◆ INFORMATION SHOWN ◆
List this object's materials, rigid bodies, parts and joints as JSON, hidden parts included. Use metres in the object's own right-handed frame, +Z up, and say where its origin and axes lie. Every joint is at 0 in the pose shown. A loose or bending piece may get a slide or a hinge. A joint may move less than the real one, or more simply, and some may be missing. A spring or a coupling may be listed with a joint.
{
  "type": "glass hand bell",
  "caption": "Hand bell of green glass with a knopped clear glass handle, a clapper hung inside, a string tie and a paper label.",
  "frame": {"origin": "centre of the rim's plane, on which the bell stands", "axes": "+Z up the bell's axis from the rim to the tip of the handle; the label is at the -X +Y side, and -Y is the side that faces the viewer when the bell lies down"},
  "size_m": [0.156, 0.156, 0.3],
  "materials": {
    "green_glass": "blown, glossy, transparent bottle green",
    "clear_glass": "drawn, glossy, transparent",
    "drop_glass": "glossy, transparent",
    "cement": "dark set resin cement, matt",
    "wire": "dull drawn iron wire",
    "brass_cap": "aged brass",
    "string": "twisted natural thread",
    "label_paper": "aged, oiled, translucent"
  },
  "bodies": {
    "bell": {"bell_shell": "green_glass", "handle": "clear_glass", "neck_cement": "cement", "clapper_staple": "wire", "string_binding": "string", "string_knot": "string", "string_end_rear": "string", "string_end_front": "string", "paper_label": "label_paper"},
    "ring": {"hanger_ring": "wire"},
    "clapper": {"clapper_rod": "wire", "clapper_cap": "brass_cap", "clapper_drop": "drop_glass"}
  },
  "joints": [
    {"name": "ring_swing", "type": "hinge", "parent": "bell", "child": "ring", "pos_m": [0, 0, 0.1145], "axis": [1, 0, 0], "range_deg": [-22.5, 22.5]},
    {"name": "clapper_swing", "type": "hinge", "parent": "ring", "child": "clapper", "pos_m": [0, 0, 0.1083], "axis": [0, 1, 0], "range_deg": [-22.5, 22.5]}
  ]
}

◆ PROBLEM DETAILS ◆
Quote the data in full, keeping each word unchanged.

◆ COMPLETED EXERCISE ◆
List this object's materials, rigid bodies, parts and joints as JSON, hidden parts included. Use metres in the object's own right-handed frame, +Z up, and say where its origin and axes lie. Every joint is at 0 in the pose shown. A loose or bending piece may get a slide or a hinge. A joint may move less than the real one, or more simply, and some may be missing. A spring or a coupling may be listed with a joint.
{
  "type": "glass hand bell",
  "caption": "Hand bell of green glass with a knopped clear glass handle, a clapper hung inside, a string tie and a paper label.",
  "frame": {"origin": "centre of the rim's plane, on which the bell stands", "axes": "+Z up the bell's axis from the rim to the tip of the handle; the label is at the -X +Y side, and -Y is the side that faces the viewer when the bell lies down"},
  "size_m": [0.156, 0.156, 0.3],
  "materials": {
    "green_glass": "blown, glossy, transparent bottle green",
    "clear_glass": "drawn, glossy, transparent",
    "drop_glass": "glossy, transparent",
    "cement": "dark set resin cement, matt",
    "wire": "dull drawn iron wire",
    "brass_cap": "aged brass",
    "string": "twisted natural thread",
    "label_paper": "aged, oiled, translucent"
  },
  "bodies": {
    "bell": {"bell_shell": "green_glass", "handle": "clear_glass", "neck_cement": "cement", "clapper_staple": "wire", "string_binding": "string", "string_knot": "string", "string_end_rear": "string", "string_end_front": "string", "paper_label": "label_paper"},
    "ring": {"hanger_ring": "wire"},
    "clapper": {"clapper_rod": "wire", "clapper_cap": "brass_cap", "clapper_drop": "drop_glass"}
  },
  "joints": [
    {"name": "ring_swing", "type": "hinge", "parent": "bell", "child": "ring", "pos_m": [0, 0, 0.1145], "axis": [1, 0, 0], "range_deg": [-22.5, 22.5]},
    {"name": "clapper_swing", "type": "hinge", "parent": "ring", "child": "clapper", "pos_m": [0, 0, 0.1083], "axis": [0, 1, 0], "range_deg": [-22.5, 22.5]}
  ]
}